Kultwit oleh: Ust. Abdullah Haidir, Lc.
Dulu, kita pernah diajarkan bahwa rel kereta itu harus diberi jarak/#spasi satu sama lain, agar tersedia ruang utk memuai.
#spasi dlm tulisan juga dibutuhkan, utk keindahan dan kemudahan memahami. Bayangkan kalau tulisan tdk ada spasinya…
Begitulah kurang lebih yg juga kita butuhkan dlm hidup ini: #spasi kehidupan. Ruang yg harus kita kosongkan utk diisi sesuai kebutuhan..
Hidup ini sangat beragam, berwarna, berkelindan, penuh konsideran. Beratlah kala dipahami mutlak2an, serba dikotomis dan hitam putih. #spasi
#spasi dlm kehidupan dapat kita maknai sbg ruang permakluman, toleransi, ruang diskusi, mencari konsideran, mencari hikmah, dll.
Ketika kita melihat anak istri tdk menurut, langsung kita vonis mereka durhaka, itu pertanda kita tdk punya #spasi kehidupan.
Tapi, jika di tengah kekecewaan menghadapi hal tsb, kita tetap memberi ruang untuk memahami alasan mereka bersikap spt itu, itulah #spasi kehidupan..
Ibnu Mubarak berkata, “Jika istri dan hewan tunggangan saya tdk menurut, saya melihatnya sbg indikasi ketakwaan yg sedang turun..” #spasi
Ketika kita memuji seseorang, jangan lupa sediakan #spasi dlm diri kita ttg sisi kemnusiaannya yg berpotensi salah dan khilaf…

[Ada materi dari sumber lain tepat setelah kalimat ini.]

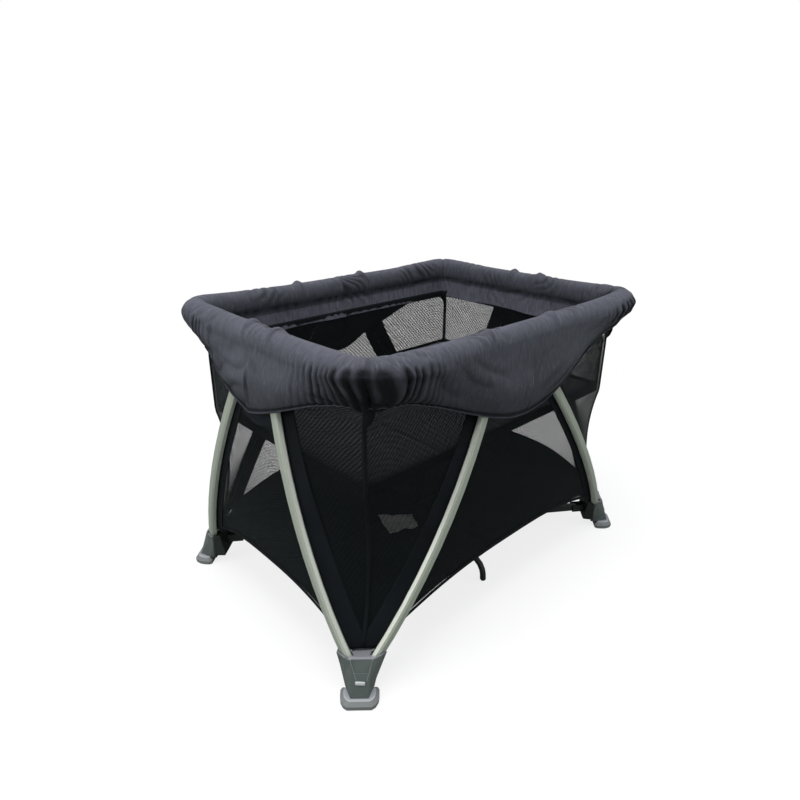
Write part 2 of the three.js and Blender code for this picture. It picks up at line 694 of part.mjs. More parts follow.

Sehingga jika memang suatu saat ada kesalahan yg terbukti dia lakukan, kita tdk berapologi atau berbalik 180 derajat memusuhinya… #spasi
Pun sebaliknya, jika kita tdk menyukai sikap seseorng, hendaknya tetap memberikan #spasi utk memahami alsannya, latar belakangnya, atau lainnya.
Apalagi kalau masalahnya sangat terbuka utk membrikan ruang interpretasi dan yg menyampaiknnya memilki kapasitas ilmu dan pengalaman.. #spasi
Ketiadaan #spasi kehidupan inilah yg menjadikan setiap perbedaan berujung dg benturan, kata-kata keji atau bahkan kekerasan, dlm semua dimensi..
#spasi kehidupan ini bukn berarti tdk punya prinsip. Prinsip itu harus, tapi terukur, tdk membabi buta serta tetap menghormati pihak lain.